Button was a inexperienced gambler who did pick up a hand, but I was lucky enough to survive the coin flip.
A few months ago, I never would have made this play.

The only other time I was all in was on my last hand. Avg chips was ~160k. I had 70k in the BB and was the short stack. 2nd short stack was UTG with about 90k. Button and SB had roughly the same chips. Blinds are 10k, 15k. UTG is a loose gambler.
- preflop: UTG pushes, folded to me, I find KQo. I'd prefer that the 3rd chip stack get involved with someone else, but I'm getting 1.7:1 on my money. UTG is fairly loose, and will likely push fairly often, but I need to consider if my stack can outlast his gambling it up. If I fold here and also on in my SB, I will be down to 4.5BB which is very likely to be called when I do push, so I think this is the place to take a stand. I call. UTG shows K9o.
- postflop: K9424
This hand cost me roughly $2000. Uggg.

I later find out that UTG finishes in 3rd. Big surprise... Waah, waah! That's all you can do....

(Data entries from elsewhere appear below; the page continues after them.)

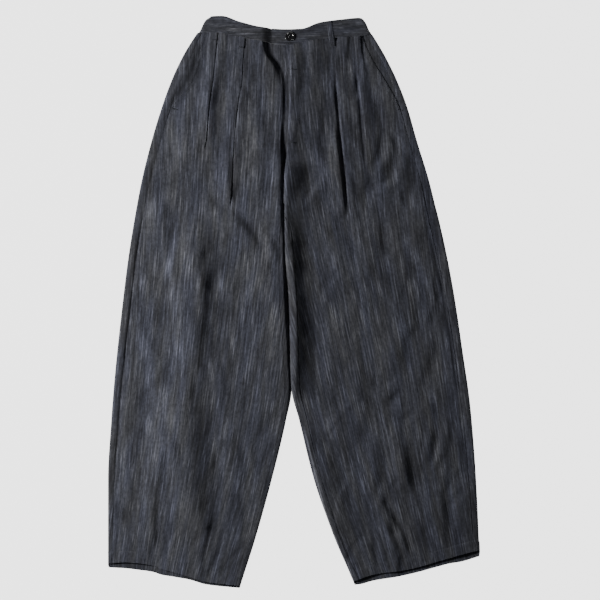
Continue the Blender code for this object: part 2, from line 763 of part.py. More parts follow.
def main():
    for obj in list(bpy.data.objects):
        bpy.data.objects.remove(obj, do_unlink=True)
    make_back("back_right", RIGHT_LEG)
    make_back("back_left", LEFT_LEG)
    make_front("front_right", RIGHT_LEG, False)
    make_front("front_left", LEFT_LEG, True)
    make_pocket_facing("pocket_facing_right", RIGHT_LEG)
    make_pocket_facing("pocket_facing_left", LEFT_LEG)
    make_fly_facing()
    make_waistband("waistband_right", 1, RIGHT_LEG, BAND_UNDERLAP_END_X, right_band_level)
    make_waistband("waistband_left", 2, LEFT_LEG, BAND_LAP_END_X, left_band_level)
    top_of_band = BAND_FRONT_LEVEL + BAND_WALL / 2 + SEAM_GAP + WALL / 2
    for name, (top_x, bottom_x, low_level) in FRONT_LOOPS.items():
        make_loop(name, top_x, bottom_x, top_of_band, low_level)
    for name, x in BACK_LOOPS.items():
        make_loop(name, x, x, LOOP_LEVEL, LOOP_LEVEL)
    make_button()


main()
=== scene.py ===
"""Balloon pants laid flat on a pale floor, seen from straight above."""

import math

import bmesh
import bpy
import numpy as np
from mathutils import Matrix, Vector
from mathutils.bvhtree import BVHTree


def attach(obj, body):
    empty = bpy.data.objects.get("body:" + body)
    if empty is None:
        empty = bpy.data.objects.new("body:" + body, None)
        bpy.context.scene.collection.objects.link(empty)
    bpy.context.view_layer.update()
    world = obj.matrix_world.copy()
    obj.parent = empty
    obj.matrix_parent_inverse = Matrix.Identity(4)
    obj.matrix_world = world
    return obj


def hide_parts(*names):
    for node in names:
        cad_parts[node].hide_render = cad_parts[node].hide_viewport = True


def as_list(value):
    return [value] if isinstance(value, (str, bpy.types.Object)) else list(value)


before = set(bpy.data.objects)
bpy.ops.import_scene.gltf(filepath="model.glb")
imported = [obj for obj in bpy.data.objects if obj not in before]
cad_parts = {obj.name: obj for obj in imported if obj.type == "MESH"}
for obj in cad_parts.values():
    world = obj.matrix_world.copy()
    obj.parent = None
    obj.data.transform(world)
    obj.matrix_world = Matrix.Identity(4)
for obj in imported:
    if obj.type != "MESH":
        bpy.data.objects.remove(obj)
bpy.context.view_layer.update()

MM = 0.001

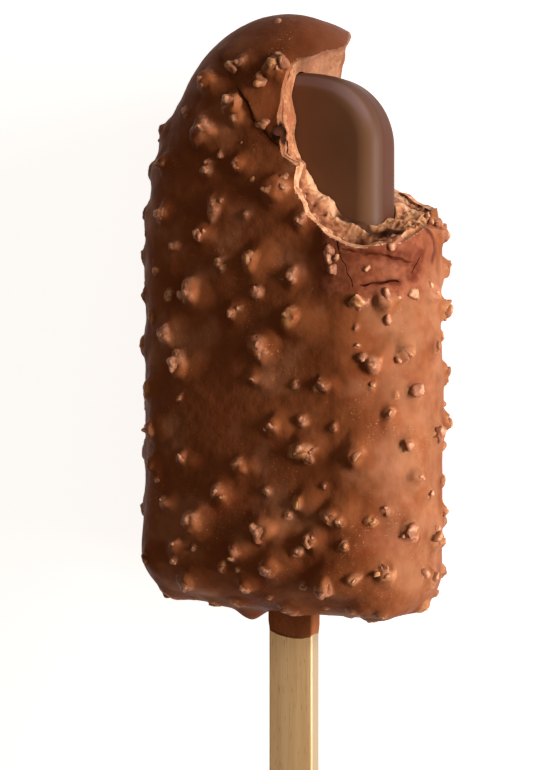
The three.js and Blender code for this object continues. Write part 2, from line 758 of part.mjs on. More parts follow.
function stickSolid(grow) {
  const radius = STICK_END_RADIUS + grow;
  const halfWidth = STICK_WIDTH / 2 + grow;
  const lowest = -STICK_OUTSIDE - grow;
  const highest = STICK_INSIDE + grow;
  const shape = new THREE.Shape();
  shape.moveTo(-halfWidth + radius, lowest);
  shape.absarc(halfWidth - radius, lowest + radius, radius, -RIGHT_ANGLE, 0);
  shape.absarc(halfWidth - radius, highest - radius, radius, 0, RIGHT_ANGLE);
  shape.absarc(-halfWidth + radius, highest - radius, radius, RIGHT_ANGLE, Math.PI);
  shape.absarc(-halfWidth + radius, lowest + radius, radius, Math.PI, 1.5 * Math.PI);
  const eased = grow > 0 ? 0 : STICK_EASED_EDGE;
  const thickness = STICK_THICKNESS + 2 * grow;
  const geometry = new THREE.ExtrudeGeometry(shape, {
    depth: thickness - 2 * eased,
    bevelEnabled: eased > 0,
    bevelThickness: eased,
    bevelSize: eased,
    bevelOffset: -eased,
    bevelSegments: 1,
    curveSegments: 4,
  });
  const low = place(STICK_X, 0, -thickness / 2 + eased);
  geometry.translate(low.x, low.y, low.z);
  return toSolid(geometry);
}

// The skirt round the stick, with a rounded lower edge.
function skirtSolid() {
  const halfWidth = STICK_WIDTH / 2 + GAP + SKIRT_WALL;
  const thickness = STICK_THICKNESS + 2 * (GAP + SKIRT_WALL);
  const shape = new THREE.Shape();
  shape.moveTo(-halfWidth, SKIRT_ROOT);
  shape.lineTo(-halfWidth, SKIRT_CURVE - SKIRT_LENGTH);
  shape.absellipse(0, SKIRT_CURVE - SKIRT_LENGTH, halfWidth, SKIRT_CURVE, Math.PI, 2 * Math.PI);
  shape.lineTo(halfWidth, SKIRT_ROOT);
  shape.closePath();
  const settings = { depth: thickness, bevelEnabled: false, curveSegments: 5 };
  const geometry = new THREE.ExtrudeGeometry(shape, settings);
  const low = place(STICK_X, 0, -thickness / 2);
  geometry.translate(low.x, low.y, low.z);
  return toSolid(geometry);
}

// ---------- The flat spot that it rests on ----------

function restSolid() {
  const depth = 2 * REST_DEPTH;
  const geometry = new THREE.CylinderGeometry(REST_RADIUS + 2 * REST_SLOPE, REST_RADIUS, depth, REST_SIDES);
  geometry.rotateX(RIGHT_ANGLE);
  geometry.translate(0, 0, SPOT_ABOVE_FLOOR + depth / 2);
  return toSolid(geometry);
}

// All that is lower than a height above the floor.
function below(top) {
  const size = 3 * BAR_LENGTH;
  const geometry = new THREE.BoxGeometry(size, size, size);
  geometry.translate(0, 0, top - size / 2);
  return toSolid(geometry);
}

// ---------- The pieces ----------

function coatingSolid() {
  const skin = barBody(SKIN_STEPS, SKIN_EDGE_STEPS, SKIN_FACE_INSETS, 0, true);
  const hollow = barBody(LINING_STEPS, LINING_EDGE_STEPS, LINING_FACE_INSETS, COATING_THICKNESS, false);
  const random = makeRandom(NUT_SEED + 3);
  const socket = lump(place(NUT_SOCKET.x, NUT_SOCKET.height, NUT_SOCKET.level), NUT_SOCKET.radius, random);
  const nuts = nutSolids();
  const raised = wasm.Manifold.union([skin, skirtSolid(), ...nuts.others]).subtract(below(NUTS_ABOVE_FLOOR));
  const whole = wasm.Manifold.union([raised, restSolid(), ...nuts.feet]);
  const cuts = [hollow, biteCutter(LIP), stickSolid(GAP), socket, ...cracks()];
  return withoutScrap(whole.subtract(wasm.Manifold.union(cuts)));
}

function iceCreamSolid() {
  const whole = barBody(LINING_STEPS, LINING_EDGE_STEPS, LINING_FACE_INSETS, COATING_THICKNESS + GAP, false);
  const random = makeRandom(NUT_SEED + 3);
  const socket = lump(place(NUT_SOCKET.x, NUT_SOCKET.height, NUT_SOCKET.level), NUT_SOCKET.radius, random);
  const cuts = [coreBody(GAP), biteCutter(0), stickSolid(GAP), socket, ...pores()];
  return withoutScrap(whole.subtract(wasm.Manifold.union(cuts)));
}

function coreSolid() {
  return withoutScrap(coreBody(0).subtract(stickSolid(GAP)));
}

function piece(name, solid, color, roughness) {
  const material = new THREE.MeshStandardMaterial({ color, roughness, metalness: 0 });
  const mesh = new THREE.Mesh(fromSolid(solid), material);
  mesh.name = name;
  return mesh;
}

const bar = new THREE.Group();
bar.add(
  piece("coating", coatingSolid(), 0x6b3a22, 0.42),
  piece("ice_cream", iceCreamSolid(), 0xc98c66, 0.85),
  piece("core", coreSolid(), 0x55331f, 0.3),
  piece("stick", stickSolid(0), 0xc9a377, 0.75),
);

export default bar;
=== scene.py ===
"""A bitten ice cream bar on a wooden stick, dressed over its CAD frame.

The bar lies on its back. X runs across it, Y along it towards its rounded top and Z up out of its front.
Shapes are worked out in millimetres as (x, height, level): height is measured from the bar's flat bottom
end and level from the plane halfway through its thickness. They become metres in the row frame when a
piece is made.
"""

from math import acos, cos, dist, hypot, pi, radians, sin, sqrt
from types import SimpleNamespace

import bmesh
import bpy
import numpy as np
from mathutils import Matrix, Vector
from numpy.linalg import norm


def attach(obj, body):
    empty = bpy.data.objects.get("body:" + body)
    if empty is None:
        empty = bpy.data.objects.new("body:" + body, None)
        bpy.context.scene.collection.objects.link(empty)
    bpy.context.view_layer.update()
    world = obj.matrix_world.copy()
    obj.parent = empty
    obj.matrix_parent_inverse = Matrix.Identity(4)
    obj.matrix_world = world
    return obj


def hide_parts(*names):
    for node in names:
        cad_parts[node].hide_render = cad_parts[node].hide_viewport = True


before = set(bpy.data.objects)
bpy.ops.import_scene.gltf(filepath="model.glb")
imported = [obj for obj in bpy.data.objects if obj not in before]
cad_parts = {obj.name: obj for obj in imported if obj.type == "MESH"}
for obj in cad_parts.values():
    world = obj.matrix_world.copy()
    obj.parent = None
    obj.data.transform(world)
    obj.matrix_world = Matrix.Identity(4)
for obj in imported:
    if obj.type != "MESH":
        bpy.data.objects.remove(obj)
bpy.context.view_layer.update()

# ---- Sizes that the CAD names too, in millimetres ----

BAR_LENGTH = 93.8
BAR_HALF_WIDTH = 24.3
BAR_HALF_THICKNESS = 13.0
BAR_EDGE_RADIUS = 11.0
BAR_CORNER_RADIUS = 7.0
ARCH_RISE = 39.4
FOOT_LIFT, FOOT_REACH = 2.2, 26.0
FACE_CROWN = 0.7
BAR_STEPS = (4, 3, 8, 13)
COATING_THICKNESS = 1.5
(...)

(I ended up arriving at work 3.5 hours after my VP called me, but the work stuff got resolved in a reasonable period of time after arriving so no damage done, I guess.)

1 comment:

ScurvyDog said...

Nice finish in the tourney. Congrats

It's interesting the way that factors outside the table can sometimes force you to play more optimally, such as "deadlines" like you mention and the resulting effect of playing without fear. I've experimented in the past with even sillier exercises like covering up my bankroll with a post-it note when playing online in order to force myself to simply play, with no eye whatsoever towards whether I'm up for the session, down, etc. Or playing a session here and there where I simply pretend that every flop I'm involved in has given me the mortal nuts, and bet accordingly. Obviously it'd be too expensive to play those games on a regular basis, but it's interesting to mess around with such things every now and then.

I've always found that stuff fascinating, as far as the basic human nature that many of us struggle to overcome, even when we know the best course of action, such as playing aggressively in tournaments with absolutely no fear.